→ What needs to be done
Begin at the first line and end at the line containing "return grid +". Extract exactly those lines.

-- Start of Information shown --

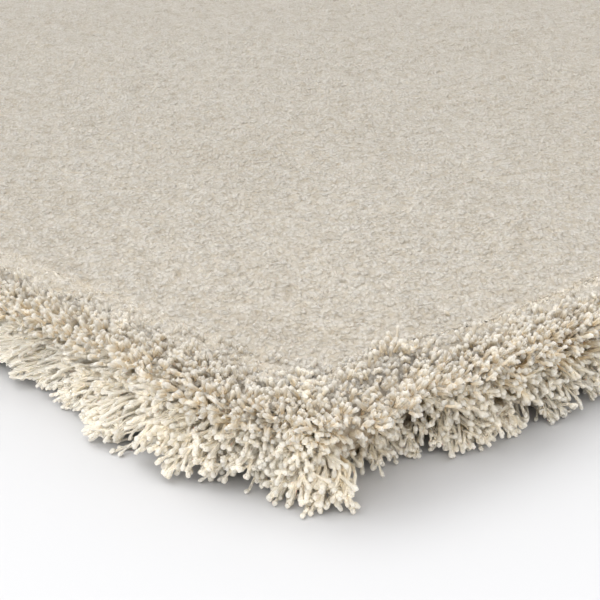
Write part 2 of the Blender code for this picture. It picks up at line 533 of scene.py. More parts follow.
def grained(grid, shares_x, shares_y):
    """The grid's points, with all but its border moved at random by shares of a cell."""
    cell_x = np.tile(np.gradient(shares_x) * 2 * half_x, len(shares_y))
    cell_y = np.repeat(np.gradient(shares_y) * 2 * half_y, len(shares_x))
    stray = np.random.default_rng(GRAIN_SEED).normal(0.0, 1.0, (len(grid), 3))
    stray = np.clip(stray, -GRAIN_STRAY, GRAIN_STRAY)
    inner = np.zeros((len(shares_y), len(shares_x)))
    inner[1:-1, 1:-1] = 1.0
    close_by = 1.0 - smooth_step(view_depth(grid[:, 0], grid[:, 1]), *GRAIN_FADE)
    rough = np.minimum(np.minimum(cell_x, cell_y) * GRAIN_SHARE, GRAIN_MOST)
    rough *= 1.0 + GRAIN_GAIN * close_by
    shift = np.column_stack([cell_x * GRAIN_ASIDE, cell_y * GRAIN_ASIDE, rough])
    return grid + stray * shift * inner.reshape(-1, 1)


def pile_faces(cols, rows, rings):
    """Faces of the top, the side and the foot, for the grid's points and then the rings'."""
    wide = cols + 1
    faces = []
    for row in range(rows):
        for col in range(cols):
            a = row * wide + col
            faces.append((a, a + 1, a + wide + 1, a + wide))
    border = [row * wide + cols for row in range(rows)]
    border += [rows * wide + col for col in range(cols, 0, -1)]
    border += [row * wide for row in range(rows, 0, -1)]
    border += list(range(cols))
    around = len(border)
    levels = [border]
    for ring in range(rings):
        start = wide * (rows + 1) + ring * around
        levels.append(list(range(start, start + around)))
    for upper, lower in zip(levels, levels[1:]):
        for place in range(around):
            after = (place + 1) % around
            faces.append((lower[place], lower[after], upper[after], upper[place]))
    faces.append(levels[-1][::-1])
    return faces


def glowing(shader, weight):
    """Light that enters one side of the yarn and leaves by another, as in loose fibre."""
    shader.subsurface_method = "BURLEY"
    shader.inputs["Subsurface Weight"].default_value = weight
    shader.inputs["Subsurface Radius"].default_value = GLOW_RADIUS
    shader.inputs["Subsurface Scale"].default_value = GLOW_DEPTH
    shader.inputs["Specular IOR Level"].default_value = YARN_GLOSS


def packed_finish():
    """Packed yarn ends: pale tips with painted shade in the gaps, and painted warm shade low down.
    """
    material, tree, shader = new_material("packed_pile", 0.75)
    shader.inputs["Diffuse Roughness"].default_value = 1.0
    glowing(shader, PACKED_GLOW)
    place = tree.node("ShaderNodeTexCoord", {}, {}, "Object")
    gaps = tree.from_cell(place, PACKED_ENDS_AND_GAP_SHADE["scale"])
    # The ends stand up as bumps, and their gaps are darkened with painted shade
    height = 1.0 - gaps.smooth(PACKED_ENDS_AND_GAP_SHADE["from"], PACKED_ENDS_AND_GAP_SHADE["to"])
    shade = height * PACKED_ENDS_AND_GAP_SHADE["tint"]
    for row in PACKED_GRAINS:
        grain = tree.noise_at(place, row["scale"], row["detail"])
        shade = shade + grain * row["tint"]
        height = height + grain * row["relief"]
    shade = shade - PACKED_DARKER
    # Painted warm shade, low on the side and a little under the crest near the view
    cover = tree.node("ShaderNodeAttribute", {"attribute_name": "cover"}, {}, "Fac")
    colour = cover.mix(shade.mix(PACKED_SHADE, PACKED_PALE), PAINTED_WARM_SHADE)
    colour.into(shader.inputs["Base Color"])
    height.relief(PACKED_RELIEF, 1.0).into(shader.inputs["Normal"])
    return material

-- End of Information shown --

→ Result for this exercise
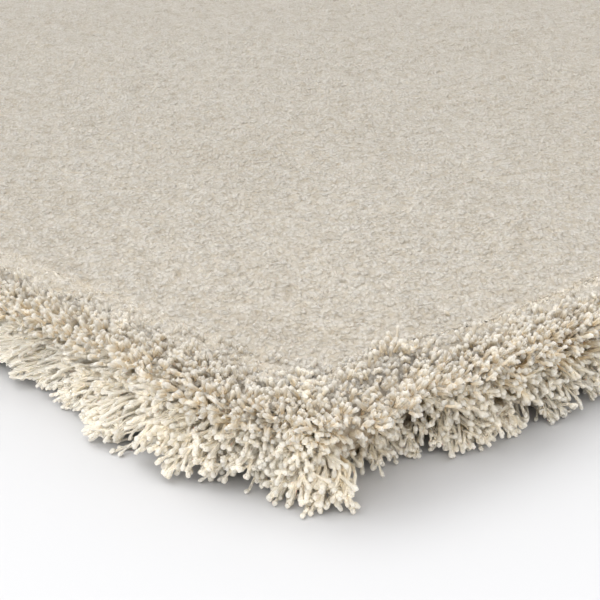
Write part 2 of the Blender code for this picture. It picks up at line 533 of scene.py. More parts follow.
def grained(grid, shares_x, shares_y):
    """The grid's points, with all but its border moved at random by shares of a cell."""
    cell_x = np.tile(np.gradient(shares_x) * 2 * half_x, len(shares_y))
    cell_y = np.repeat(np.gradient(shares_y) * 2 * half_y, len(shares_x))
    stray = np.random.default_rng(GRAIN_SEED).normal(0.0, 1.0, (len(grid), 3))
    stray = np.clip(stray, -GRAIN_STRAY, GRAIN_STRAY)
    inner = np.zeros((len(shares_y), len(shares_x)))
    inner[1:-1, 1:-1] = 1.0
    close_by = 1.0 - smooth_step(view_depth(grid[:, 0], grid[:, 1]), *GRAIN_FADE)
    rough = np.minimum(np.minimum(cell_x, cell_y) * GRAIN_SHARE, GRAIN_MOST)
    rough *= 1.0 + GRAIN_GAIN * close_by
    shift = np.column_stack([cell_x * GRAIN_ASIDE, cell_y * GRAIN_ASIDE, rough])
    return grid + stray * shift * inner.reshape(-1, 1)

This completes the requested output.